» **TASK OBJECTIVE**
Up to and including the line that contains "const BAR_END_STEPS = 4;", repeat each line of the data exactly, starting from the first.

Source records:
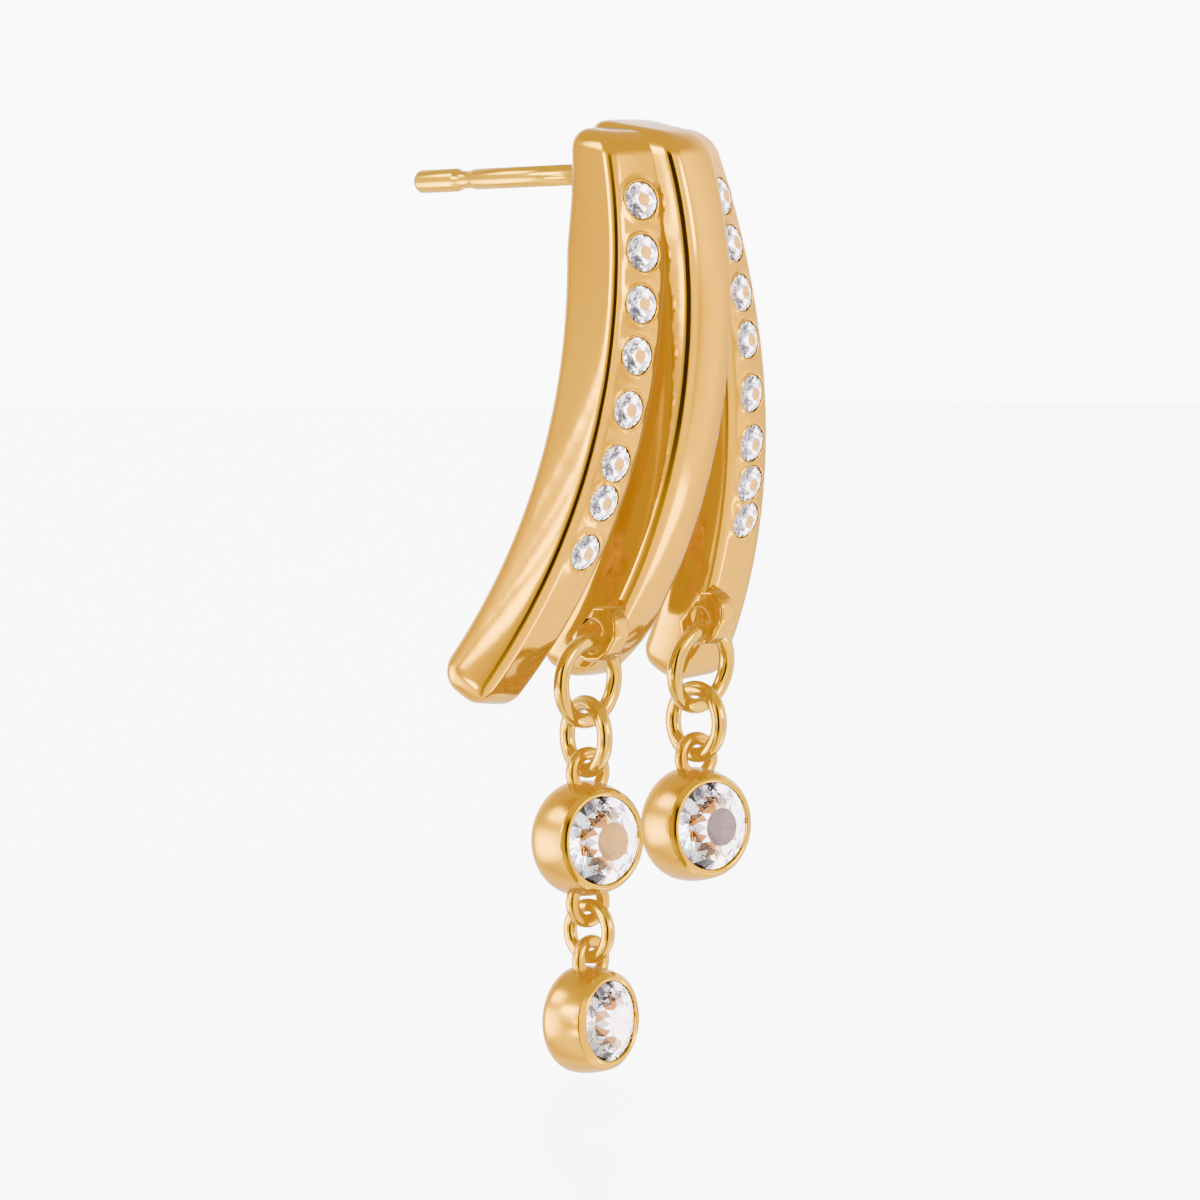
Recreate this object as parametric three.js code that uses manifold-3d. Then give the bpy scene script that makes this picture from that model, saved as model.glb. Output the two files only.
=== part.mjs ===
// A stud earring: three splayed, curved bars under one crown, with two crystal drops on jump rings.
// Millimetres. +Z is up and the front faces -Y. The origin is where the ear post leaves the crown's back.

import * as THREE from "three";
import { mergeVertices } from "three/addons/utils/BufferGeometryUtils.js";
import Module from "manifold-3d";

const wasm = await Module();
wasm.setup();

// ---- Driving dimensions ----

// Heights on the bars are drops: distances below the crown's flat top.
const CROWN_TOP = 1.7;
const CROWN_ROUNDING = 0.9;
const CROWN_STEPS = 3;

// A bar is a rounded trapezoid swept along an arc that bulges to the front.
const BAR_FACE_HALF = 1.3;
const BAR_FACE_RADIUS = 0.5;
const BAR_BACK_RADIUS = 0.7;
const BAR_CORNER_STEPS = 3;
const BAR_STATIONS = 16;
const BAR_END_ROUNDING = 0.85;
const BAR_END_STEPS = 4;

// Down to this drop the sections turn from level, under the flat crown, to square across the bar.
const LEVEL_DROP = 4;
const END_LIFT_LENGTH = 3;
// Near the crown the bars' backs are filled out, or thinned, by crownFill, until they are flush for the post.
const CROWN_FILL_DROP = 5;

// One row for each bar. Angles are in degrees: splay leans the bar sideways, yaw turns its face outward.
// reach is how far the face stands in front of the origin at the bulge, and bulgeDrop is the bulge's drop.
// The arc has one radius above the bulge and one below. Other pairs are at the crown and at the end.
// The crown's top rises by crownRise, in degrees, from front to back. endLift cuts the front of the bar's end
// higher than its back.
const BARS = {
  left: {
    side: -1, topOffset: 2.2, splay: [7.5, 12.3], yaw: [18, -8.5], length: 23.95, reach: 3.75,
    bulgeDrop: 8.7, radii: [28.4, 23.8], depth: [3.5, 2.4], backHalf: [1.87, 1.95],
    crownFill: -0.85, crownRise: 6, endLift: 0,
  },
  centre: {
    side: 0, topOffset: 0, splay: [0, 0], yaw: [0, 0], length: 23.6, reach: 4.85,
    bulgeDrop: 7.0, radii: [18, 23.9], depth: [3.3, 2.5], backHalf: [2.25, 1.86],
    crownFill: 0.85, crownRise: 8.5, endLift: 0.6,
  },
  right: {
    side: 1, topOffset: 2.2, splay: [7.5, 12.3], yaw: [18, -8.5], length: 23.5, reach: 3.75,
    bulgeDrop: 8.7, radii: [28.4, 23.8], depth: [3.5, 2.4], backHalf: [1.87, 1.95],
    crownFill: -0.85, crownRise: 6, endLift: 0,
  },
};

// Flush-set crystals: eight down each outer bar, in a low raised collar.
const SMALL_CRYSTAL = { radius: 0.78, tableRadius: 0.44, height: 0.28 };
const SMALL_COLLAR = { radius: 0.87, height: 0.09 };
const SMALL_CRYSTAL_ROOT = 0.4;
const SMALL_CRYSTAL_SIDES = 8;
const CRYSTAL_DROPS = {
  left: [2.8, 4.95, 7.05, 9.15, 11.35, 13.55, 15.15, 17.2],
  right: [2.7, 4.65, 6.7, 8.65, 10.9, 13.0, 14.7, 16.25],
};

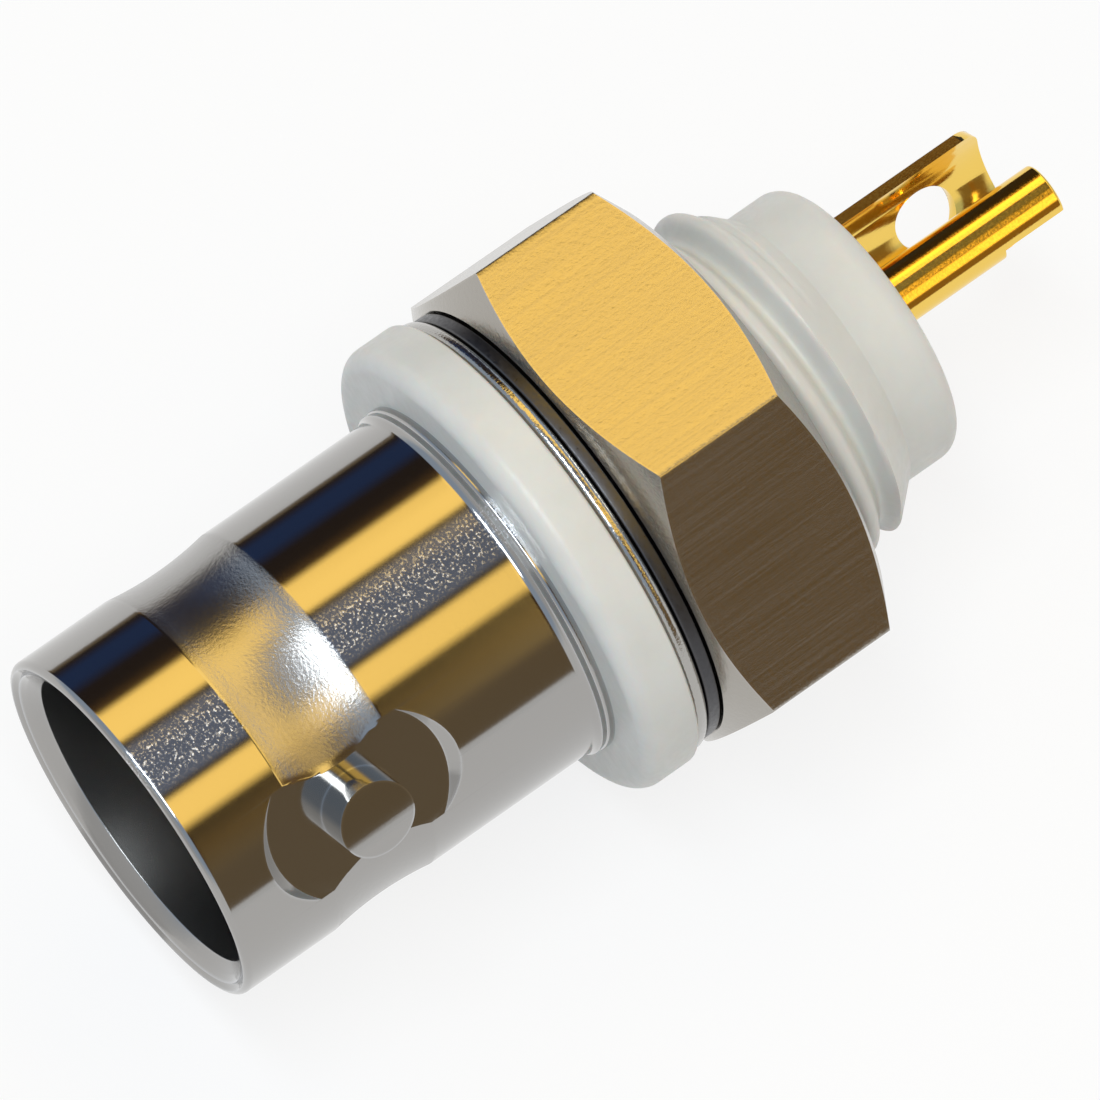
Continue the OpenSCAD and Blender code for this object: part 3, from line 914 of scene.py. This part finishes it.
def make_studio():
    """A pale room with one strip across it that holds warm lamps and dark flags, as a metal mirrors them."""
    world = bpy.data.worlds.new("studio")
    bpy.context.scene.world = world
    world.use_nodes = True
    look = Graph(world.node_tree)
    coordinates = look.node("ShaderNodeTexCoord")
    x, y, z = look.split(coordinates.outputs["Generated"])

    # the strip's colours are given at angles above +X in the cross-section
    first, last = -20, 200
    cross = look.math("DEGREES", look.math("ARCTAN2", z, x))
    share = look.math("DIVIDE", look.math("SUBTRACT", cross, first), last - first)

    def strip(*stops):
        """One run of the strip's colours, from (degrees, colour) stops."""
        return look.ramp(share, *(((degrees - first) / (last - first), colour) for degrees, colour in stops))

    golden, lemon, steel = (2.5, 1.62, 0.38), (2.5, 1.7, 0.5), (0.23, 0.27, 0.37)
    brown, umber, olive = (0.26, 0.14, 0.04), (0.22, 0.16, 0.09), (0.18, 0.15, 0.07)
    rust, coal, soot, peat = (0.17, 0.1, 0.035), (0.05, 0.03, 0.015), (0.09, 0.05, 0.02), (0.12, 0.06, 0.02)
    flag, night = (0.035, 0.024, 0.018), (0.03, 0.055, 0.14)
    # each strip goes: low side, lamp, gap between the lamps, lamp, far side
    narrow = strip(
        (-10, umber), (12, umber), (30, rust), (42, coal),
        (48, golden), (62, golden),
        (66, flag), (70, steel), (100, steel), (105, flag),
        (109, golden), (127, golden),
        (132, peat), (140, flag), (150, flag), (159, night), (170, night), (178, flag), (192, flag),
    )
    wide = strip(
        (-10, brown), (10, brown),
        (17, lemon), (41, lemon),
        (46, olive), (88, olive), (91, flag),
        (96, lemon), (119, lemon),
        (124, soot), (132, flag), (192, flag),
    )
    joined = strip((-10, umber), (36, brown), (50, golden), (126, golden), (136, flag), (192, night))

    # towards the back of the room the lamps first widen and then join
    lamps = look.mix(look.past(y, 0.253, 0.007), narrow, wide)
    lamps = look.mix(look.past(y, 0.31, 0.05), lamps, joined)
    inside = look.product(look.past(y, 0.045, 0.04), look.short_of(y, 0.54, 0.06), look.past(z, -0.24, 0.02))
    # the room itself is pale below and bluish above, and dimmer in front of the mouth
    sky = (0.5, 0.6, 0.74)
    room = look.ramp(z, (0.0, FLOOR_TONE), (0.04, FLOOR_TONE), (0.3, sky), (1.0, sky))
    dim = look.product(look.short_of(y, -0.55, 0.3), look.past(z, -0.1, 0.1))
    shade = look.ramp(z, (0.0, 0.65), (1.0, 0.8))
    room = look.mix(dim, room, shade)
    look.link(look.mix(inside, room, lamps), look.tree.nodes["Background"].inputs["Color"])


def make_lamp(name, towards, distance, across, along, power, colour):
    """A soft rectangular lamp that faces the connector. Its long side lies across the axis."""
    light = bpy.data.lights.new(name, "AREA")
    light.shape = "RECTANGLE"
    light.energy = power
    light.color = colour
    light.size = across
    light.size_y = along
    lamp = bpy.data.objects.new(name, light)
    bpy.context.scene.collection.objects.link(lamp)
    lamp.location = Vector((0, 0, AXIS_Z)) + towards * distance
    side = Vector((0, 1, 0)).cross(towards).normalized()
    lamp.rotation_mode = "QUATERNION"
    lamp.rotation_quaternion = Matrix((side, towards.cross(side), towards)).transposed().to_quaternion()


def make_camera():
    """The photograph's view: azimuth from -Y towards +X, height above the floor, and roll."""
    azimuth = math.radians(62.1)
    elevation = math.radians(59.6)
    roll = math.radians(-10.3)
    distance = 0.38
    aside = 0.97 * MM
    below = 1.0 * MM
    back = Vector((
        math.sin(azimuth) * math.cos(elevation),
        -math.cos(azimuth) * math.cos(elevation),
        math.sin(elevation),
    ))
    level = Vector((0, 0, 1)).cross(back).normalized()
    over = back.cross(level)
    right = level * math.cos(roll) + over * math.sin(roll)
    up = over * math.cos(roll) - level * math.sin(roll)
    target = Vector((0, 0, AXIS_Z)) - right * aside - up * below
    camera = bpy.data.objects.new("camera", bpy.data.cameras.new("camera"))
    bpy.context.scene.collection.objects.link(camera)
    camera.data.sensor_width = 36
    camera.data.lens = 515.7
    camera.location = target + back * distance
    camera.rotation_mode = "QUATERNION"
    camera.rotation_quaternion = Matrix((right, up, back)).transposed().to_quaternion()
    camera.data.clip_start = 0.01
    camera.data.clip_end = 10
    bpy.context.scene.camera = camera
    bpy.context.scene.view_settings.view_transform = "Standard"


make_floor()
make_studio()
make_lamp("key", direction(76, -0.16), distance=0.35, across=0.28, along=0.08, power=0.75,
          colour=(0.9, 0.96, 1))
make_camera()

» **SOLUTION**
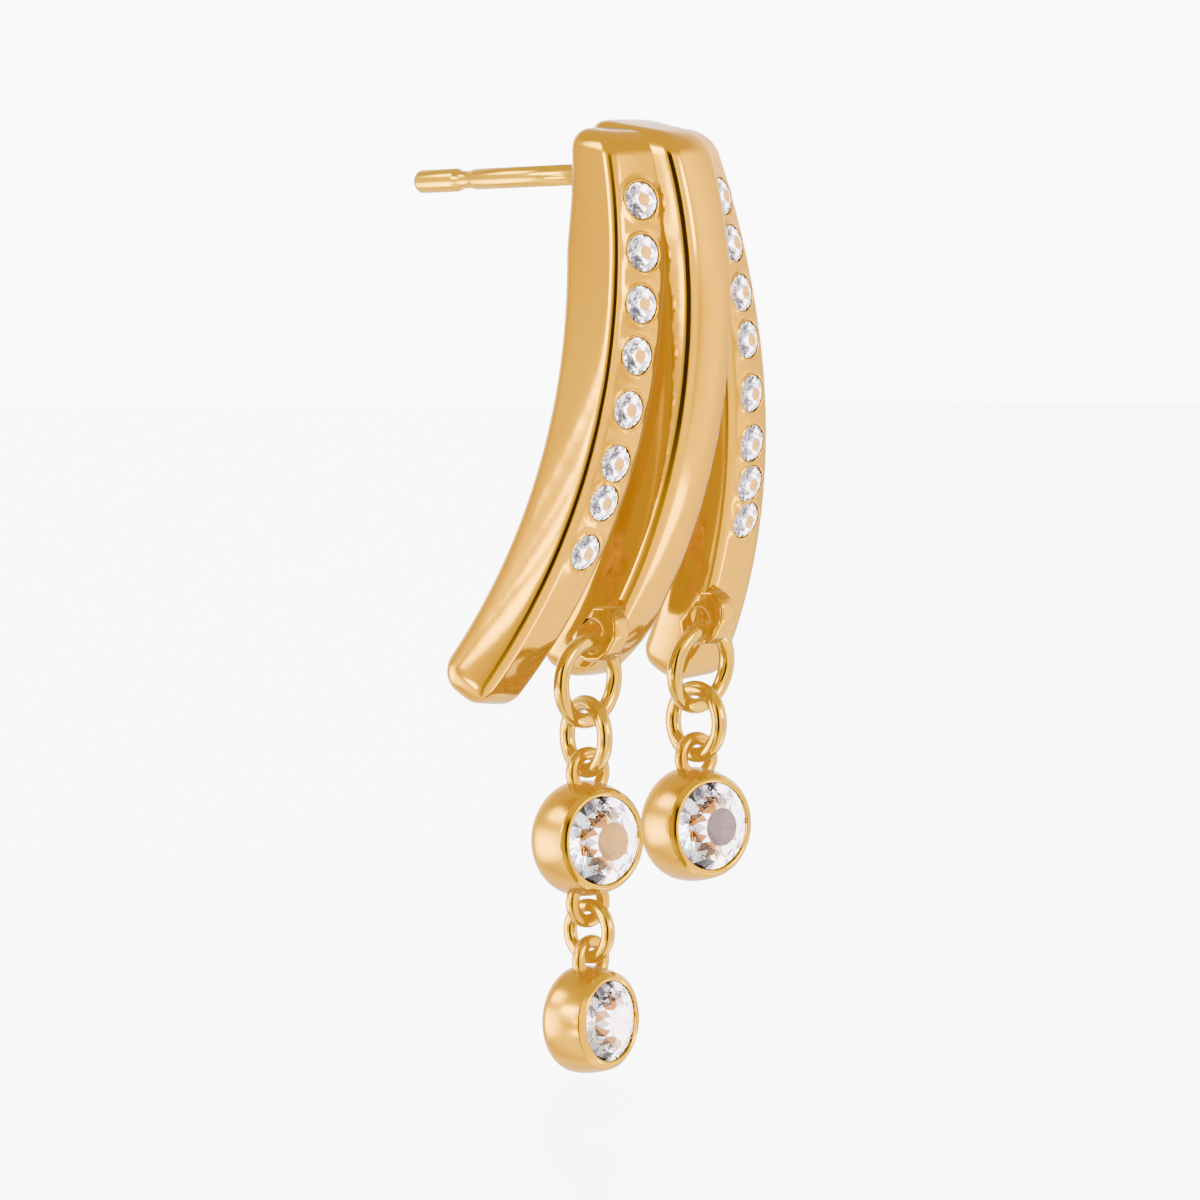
Recreate this object as parametric three.js code that uses manifold-3d. Then give the bpy scene script that makes this picture from that model, saved as model.glb. Output the two files only.
=== part.mjs ===
// A stud earring: three splayed, curved bars under one crown, with two crystal drops on jump rings.
// Millimetres. +Z is up and the front faces -Y. The origin is where the ear post leaves the crown's back.

import * as THREE from "three";
import { mergeVertices } from "three/addons/utils/BufferGeometryUtils.js";
import Module from "manifold-3d";

const wasm = await Module();
wasm.setup();

// ---- Driving dimensions ----

// Heights on the bars are drops: distances below the crown's flat top.
const CROWN_TOP = 1.7;
const CROWN_ROUNDING = 0.9;
const CROWN_STEPS = 3;

// A bar is a rounded trapezoid swept along an arc that bulges to the front.
const BAR_FACE_HALF = 1.3;
const BAR_FACE_RADIUS = 0.5;
const BAR_BACK_RADIUS = 0.7;
const BAR_CORNER_STEPS = 3;
const BAR_STATIONS = 16;
const BAR_END_ROUNDING = 0.85;
const BAR_END_STEPS = 4;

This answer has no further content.